Here's an explanation I heard that sat with me, I guess. It starts with the solution of:

x^2 + 1 = 0

which is

x = +/- sqrt(-1)
What does that mean? We’ve just seen that the square of a positive number is positive, and the square of a negative number is also positive, since multiplying one negative number, which points backwards, by another, which turns any vector through 180 degrees, gives a positive vector. Another way of saying the same thing is to regard the minus sign itself, -, as an operator which turns the number it is applied to through 180 degrees. Now has two such rotations in it, giving the full 360 degrees back to the positive axis.

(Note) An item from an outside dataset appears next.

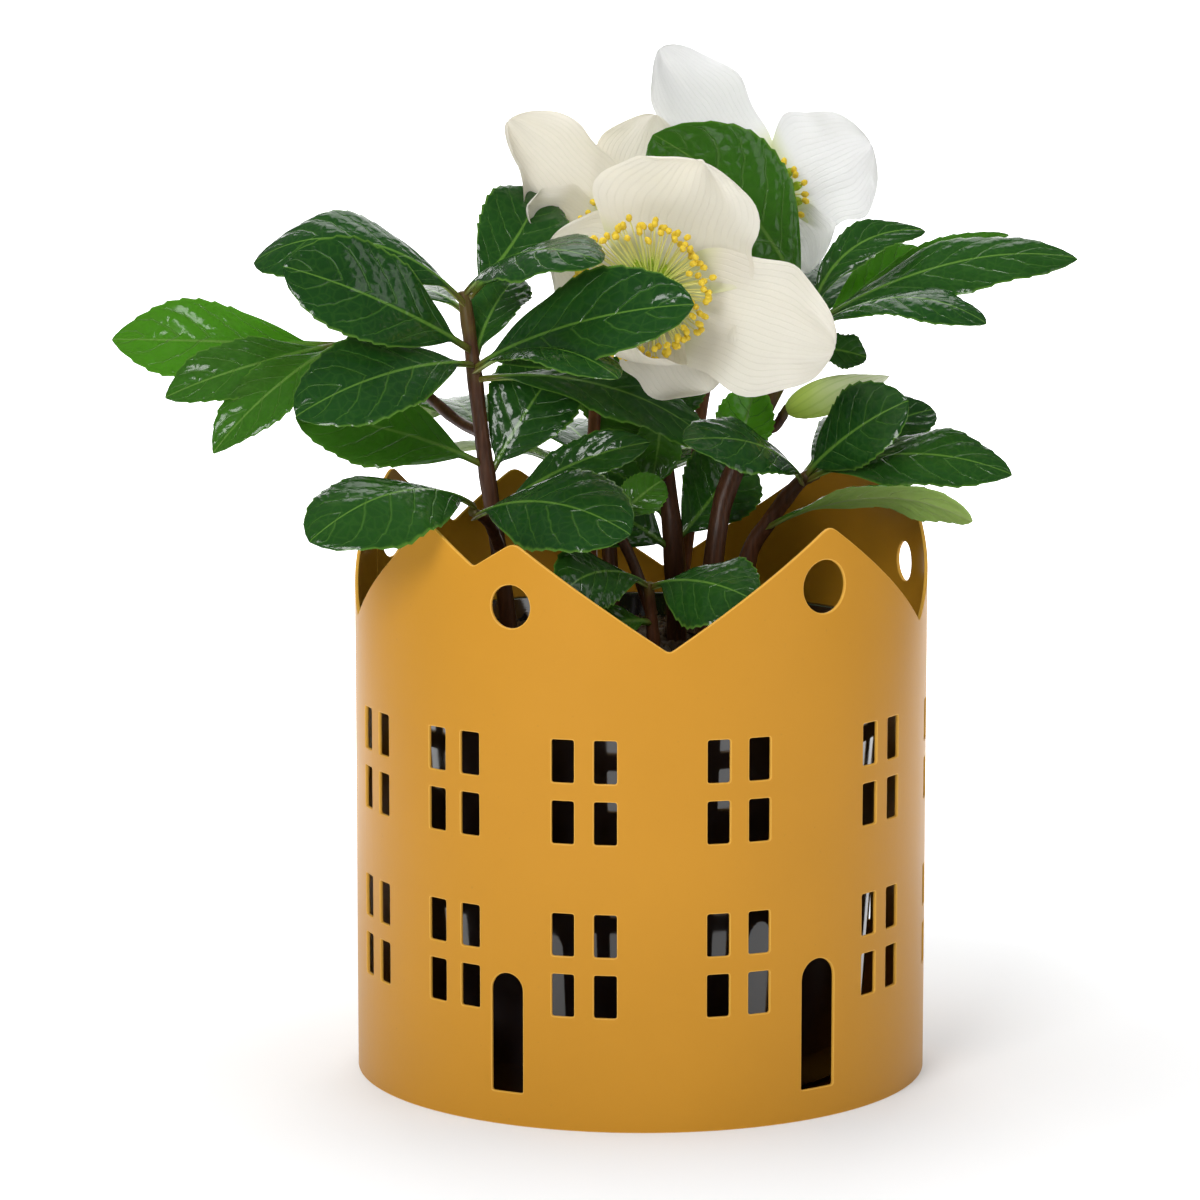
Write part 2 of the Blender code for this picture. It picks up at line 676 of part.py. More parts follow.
def window_at(heading):
    """True where the middle of a strip of sheet passes through a pane."""
    for centre in WINDOW_HEADINGS:
        off = abs((heading - centre + 180.0) % 360.0 - 180.0) * math.radians(1.0) * COVER_RADIUS
        if MULLION / 2 < off < MULLION / 2 + PANE_WIDTH:
            return True
    return False


def pane_rows():
    rows = []
    for middle in FLOOR_HEIGHTS:
        for sign in (-1, 1):
            near = middle + sign * TRANSOM / 2
            far = middle + sign * (TRANSOM / 2 + PANE_HEIGHT)
            rows.append((min(near, far), max(near, far)))
    return rows


def radial_prism(name, heading, outline, collection):
    """A cutter: a flat outline, across and up, drawn through the sheet along the cover's radius."""
    inward = heading_vector(heading)
    across = heading_vector(heading + 90.0)
    near, far = COVER_RADIUS - 6.0, COVER_RADIUS + 6.0
    points = [tuple(inward * r + across * x + Vector((0, 0, z))) for r in (near, far) for x, z in outline]
    count = len(outline)
    faces = [(k, (k + 1) % count, count + (k + 1) % count, count + k) for k in range(count)]
    faces += [tuple(range(count - 1, -1, -1)), tuple(range(count, 2 * count))]
    obj = object_from_points(points, faces, name, collection)
    bm = bmesh.new()
    bm.from_mesh(obj.data)
    bmesh.ops.recalc_face_normals(bm, faces=bm.faces)
    bm.to_mesh(obj.data)
    bm.free()
    return make_cutter(obj)


def arch_outline(door, steps=6):
    half = door.width / 2
    spring = door.sill + door.height - half
    outline = [(-half, door.sill), (half, door.sill)]
    for k in range(steps + 1):
        angle = math.pi * k / steps
        outline.append((half * math.cos(angle), spring + half * math.sin(angle)))
    return outline


def round_outline(eye, steps=12):
    angles = [2.0 * math.pi * (k + 0.5) / steps for k in range(steps)]
    return [(eye.radius * math.cos(a), eye.height + eye.radius * math.sin(a)) for a in angles]


def make_cover(parts, cutters, material):
    """The rolled sheet: a strip of flat facets with the panes left out, thickened inwards."""
    headings = facet_headings()
    levels = [0.0] + [z for row in sorted(pane_rows()) for z in row] + [PLAIN_SHEET_TOP]
    open_rows = {(low, high) for low, high in pane_rows()}
    bm = bmesh.new()
    grid = []
    for heading in headings:
        column = [bm.verts.new(on_cover(heading, z)) for z in levels]
        column.append(bm.verts.new(on_cover(heading, roof_height(heading))))
        grid.append(column)
    count = len(headings)
    for k, heading in enumerate(headings):
        following = headings[(k + 1) % count] + (360.0 if k == count - 1 else 0.0)
        glazed = window_at((heading + following) / 2)
        left, right = grid[k], grid[(k + 1) % count]
        for row in range(len(levels)):
            low = levels[row]
            high = levels[row + 1] if row + 1 < len(levels) else None
            if glazed and (low, high) in open_rows:
                continue
            bm.faces.new((left[row], right[row], right[row + 1], left[row + 1]))
    bm.normal_update()
    bmesh.ops.dissolve_limit(bm, angle_limit=math.radians(0.5), verts=bm.verts, edges=bm.edges)
    straight = [v for v in bm.verts if len(v.link_edges) == 2 and v.calc_edge_angle() < 0.01]
    bmesh.ops.dissolve_verts(bm, verts=straight)
    cover = object_from_bmesh(bm, "cover", parts, material)
    wall = cover.modifiers.new("sheet", "SOLIDIFY")
    wall.thickness = SHEET * MM
    wall.offset = -1.0
    wall.use_even_offset = True
    outlines = [(d.heading, arch_outline(d)) for d in DOORS] + [(e.heading, round_outline(e)) for e in EYES]
    for number, (heading, outline) in enumerate(outlines):
        cut = cover.modifiers.new("cut_out", "BOOLEAN")
        cut.operation = "DIFFERENCE"
        cut.object = radial_prism(f"cut_out_{number}", heading, outline, cutters)
    return cover


def make_cover_base(parts, material):
    bm = bmesh.new()
    radius = COVER_RADIUS - SHEET - GAP - 0.2
    bmesh.ops.create_cone(
        bm, cap_ends=True, segments=40, radius1=radius, radius2=radius, depth=BASE_THICKNESS
    )
    bmesh.ops.translate(bm, verts=bm.verts, vec=(0, 0, BASE_THICKNESS / 2))
    return object_from_bmesh(bm, "cover_base", parts, material)


def turned(name, profile, parts, material, sides):
    """A profile of (radius, height) pairs, outer side first and downwards, spun round the axis."""
    bm = bmesh.new()
    closed = profile[0] == profile[-1]
    verts = [bm.verts.new((radius, 0.0, height)) for radius, height in profile[: -1 if closed else None]]
    for one, two in zip(verts, verts[1:] + verts[:1] if closed else verts[1:]):
        bm.edges.new((one, two))
    obj = object_from_bmesh(bm, name, parts, material)
    spin = obj.modifiers.new("turn", "SCREW")
    spin.steps = sides
    spin.render_steps = sides
    spin.use_merge_vertices = True
    spin.merge_threshold = 0.00001
    return obj


def pot_radius(height):
    """Outer radius of the nursery pot's tapered wall at a height."""
    share = (height - POT_FLOOR) / POT_HEIGHT
    return POT_FOOT_RADIUS + (POT_RIM_RADIUS - POT_LIP - POT_FOOT_RADIUS) * share


def make_pot(parts, cutters, material):
    rim = POT_FLOOR + POT_HEIGHT
    shoulder = rim - POT_LIP_HEIGHT
    profile = (
        (pot_radius(rim) - POT_WALL, rim),
        (POT_RIM_RADIUS, rim),
        (POT_RIM_RADIUS, shoulder),
        (pot_radius(shoulder), shoulder),
        (POT_FOOT_RADIUS, POT_FLOOR),
        (0.0, POT_FLOOR),
        (0.0, POT_FLOOR + POT_WALL),
        (POT_FOOT_RADIUS - POT_WALL, POT_FLOOR + POT_WALL),
        (pot_radius(rim) - POT_WALL, rim),
    )
    pot = turned("nursery_pot", profile, parts, material, POT_SIDES)
    for k in range(DRAIN_COUNT):
        place = heading_vector(360.0 * (k + 0.45) / DRAIN_COUNT) * DRAIN_CIRCLE
        bm = bmesh.new()
        bmesh.ops.create_cone(
            bm, cap_ends=True, segments=12, radius1=DRAIN_RADIUS, radius2=DRAIN_RADIUS, depth=8.0
        )
        bmesh.ops.translate(bm, verts=bm.verts, vec=place + Vector((0, 0, POT_FLOOR)))
        cutter = make_cutter(object_from_bmesh(bm, f"drain_{k}", cutters))
        cut = pot.modifiers.new("drain", "BOOLEAN")
        cut.operation = "DIFFERENCE"
        cut.object = cutter
    return pot


def make_soil(parts, cutters, material, feet):
    """The ball of peat: fills the pot to just under its rim, a little proud in the middle."""
    floor = POT_FLOOR + POT_WALL + GAP
    inner = pot_radius(floor) - POT_WALL - 2 * GAP
    edge = pot_radius(SOIL_TOP) - POT_WALL - 2 * GAP
    profile = [(0.0, SOIL_TOP + SOIL_CROWN)]
    for share in (0.35, 0.7, 0.9):
        profile.append((edge * share, SOIL_TOP + SOIL_CROWN * math.cos(share * math.pi / 2)))
    profile += [(edge, SOIL_TOP), (inner, floor), (0.0, floor)]
    soil = turned("soil", profile, parts, material, POT_SIDES)
    for number, (place, radius) in enumerate(feet):
        bm = bmesh.new()
        wide = radius + HOLE_CLEARANCE
        depth = SOIL_TOP + SOIL_CROWN + 4.0 - HOLE_FLOOR
        bmesh.ops.create_cone(bm, cap_ends=True, segments=8, radius1=wide, radius2=wide, depth=depth)
        bmesh.ops.translate(bm, verts=bm.verts, vec=(place[0], place[1], HOLE_FLOOR + depth / 2))
        cutter = make_cutter(object_from_bmesh(bm, f"stem_hole_{number}", cutters))
        cut = soil.modifiers.new("stem_hole", "BOOLEAN")
        cut.operation = "DIFFERENCE"
        cut.object = cutter
    return soil


def main():
    clear_scene()
    parts = make_collection("potted_hellebore")
    cutters = make_collection("cutters")
    cutters.hide_render = True
    finish = {name: make_material(name) for name in PALETTE}

    make_cover(parts, cutters, finish["powder_coat"])
    make_cover_base(parts, finish["powder_coat"])
    make_pot(parts, cutters, finish["black_plastic"])
    front_knob, back = knob(BLOOMS[0], parts)
    axis, _, _ = bloom_frame(BLOOMS[0])
    centre_path = (*CENTRE_STEM, tuple(back + axis * STALK_INTO_KNOB))
    left_twigs = [twig(LEFT_PETIOLE, 1.5, parts), twig(LEFT_FRONT_PETIOLE, 1.6, parts)]
    bud_pieces = [twig(BUD_STALK, 1.4, parts), bud(*BUD, parts)]
    leafy_stems = (
        # name, path, leaves, what else grows from it
        ("left", LEFT_STEM, LEFT_LEAVES, left_twigs),
        ("centre", centre_path, CENTRE_LEAVES, [front_knob]),
        ("right", RIGHT_STEM, RIGHT_LEAVES, bud_pieces),
        ("low", LOW_STEM, LOW_LEAVES, []),
        ("front", FRONT_STEM, FRONT_LEAVES, [twig(FRONT_SHOOT, 1.6, parts)]),
        ("back", BACK_STEM, BACK_LEAVES, []),
    )
    feet = [(path[0], LEAFY_STEM_RADII[name]) for name, path, _, _ in leafy_stems]
    feet += [(bloom.stalk[0], STALK_RADII[0]) for bloom in BLOOMS if bloom.stalk]
    make_soil(parts, cutters, finish["peat"], feet)
    for name, path, leaves, extras in leafy_stems:
        leafy_stem("leafy_stem_" + name, path, LEAFY_STEM_RADII[name], leaves, parts, finish["leaf"], extras)

    for bloom in BLOOMS:
        if bloom.stalk:
            make_stalk(bloom, parts, finish["stalk"])
        make_tepals(bloom, parts, finish["tepal"])
        make_heart(bloom, parts, finish["nectary"])
        make_stamens(bloom, parts, finish["stamen"])


main()
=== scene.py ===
"""The looks of a white hellebore in its nursery pot, standing in a round metal cover cut as a row of houses.

Places and sizes in the tables are millimetres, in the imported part's own frame: +Z is up, the best side faces
-Y, and headings round the cover are degrees from -Y towards +X.
"""

import math
from collections import namedtuple

import bmesh
import bpy
import numpy as np
from mathutils import Matrix, Vector
from mathutils.geometry import delaunay_2d_cdt


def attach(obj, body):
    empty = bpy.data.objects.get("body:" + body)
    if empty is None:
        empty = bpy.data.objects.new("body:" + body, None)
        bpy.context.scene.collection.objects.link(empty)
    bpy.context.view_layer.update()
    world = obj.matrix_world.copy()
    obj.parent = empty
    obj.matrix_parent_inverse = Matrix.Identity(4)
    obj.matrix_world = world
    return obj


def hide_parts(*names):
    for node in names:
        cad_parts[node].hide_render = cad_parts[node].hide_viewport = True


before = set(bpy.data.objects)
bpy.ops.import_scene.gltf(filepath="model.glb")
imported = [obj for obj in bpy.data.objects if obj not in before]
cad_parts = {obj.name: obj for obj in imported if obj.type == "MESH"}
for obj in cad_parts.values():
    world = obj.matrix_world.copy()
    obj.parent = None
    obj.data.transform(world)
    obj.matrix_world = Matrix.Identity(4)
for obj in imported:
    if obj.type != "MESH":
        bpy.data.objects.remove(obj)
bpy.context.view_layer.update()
BODY = "root"


# Cover
# One steel sheet, cut flat with its gables, doors and panes, then rolled into a drum and powder coated.
# Its two ends meet in a fine upright joint at the back, and every cut edge is rounded by the coating.

MM = 0.001
COVER_RADIUS = 80.0
SHEET = 1.0
EDGE_ROUND = 0.3
WELD = 0.0005
SHEET_FLAT = SHEET / 2 - WELD
INSIDE_OUTLINES = 1
SEAM_HEADING = 252.0
SEAM_GAP = 0.12
BEND_STEP = 1.5
RIDGE_ROUND = 4.0
VALLEY_ROUND = 2.0
END_ROUND = 0.6
PANE_ROUND = 0.7
CORNER_STEPS = 4
ROOFLINE = (
    # heading and height of each ridge, valley and step between houses, once round
    (-78.3, 130.1),
    (-45.3, 161.5),
    (-34.0, 151.0),
    (-25.0, 158.3),
    (5.4, 129.8),
    (39.0, 161.6),
    (73.3, 129.9),
    (106.8, 160.5),
    (113.5, 155.2),
    (130.0, 172.5),
    (175.0, 130.0),
    (208.0, 161.0),
    (223.5, 146.5),
    (244.0, 165.5),
)
WINDOW_HEADINGS = (-65.6, -39.1, -10.9, 19.2, 55.0, 85.8, 128.5, 151.0, 192.0, 228.5, 265.0)
FLOOR_HEIGHTS = (45.3, 92.3)
PANE_WIDTH = 6.2
PANE_HEIGHT = 11.6
MULLION = 5.4
TRANSOM = 4.9
DOORS = (
    # heading, sill, width, height
    (-26.6, 9.1, 9.4, 32.7),
    (36.8, 8.5, 11.0, 35.8),
    (107.2, 8.5, 11.0, 35.8),
    (208.0, 8.8, 10.0, 34.0),
)
ROUND_WINDOWS = (
    # heading, height, radius
    (-25.7, 141.1, 5.8),
    (37.8, 145.3, 7.2),
    (108.3, 139.6, 5.6),
    (244.5, 146.0, 6.6),
)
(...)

To make sense of the square root of a negative number, we need to find something which when multiplied by itself gives a negative number. Let’s concentrate for the moment on the square root of –1, from the quadratic equation above. Think of –1 as the operator – acting on the vector 1, so the – turns the vector through 180 degrees. We need to find the square root of this operator, the operator which applied twice gives the rotation through 180 degrees. Put like that, it is pretty obvious that the operator we want rotates the vector 1 through 90 degrees.

But if we take a positive number, such as 1, and rotate its vector through 90 degrees only, it isn’t a number at all, at least in our original sense, since we put all known numbers on one line, and we’ve now rotated 1 away from that line. The new number created in this way is called a pure imaginary number, and is denoted by i.
http://galileo.phys.virginia.edu/classes/152.mf1i.spring02/ComplexNumbers.htm

by modulus i was just referring to the distance from the complex number to the origin.

ah, ok. I thought the modulus was defined as:

sqrt(zz*)

where z* is the conjugate of z.

where I would just imagine i as an operator, (say transforming an i-hat to a j-hat) and you'd just take the magnitude of the vector (the distance to the origin). I mean, if you're talking about "distance" you're seeing it as a vector through two spatial dimensions aren't you?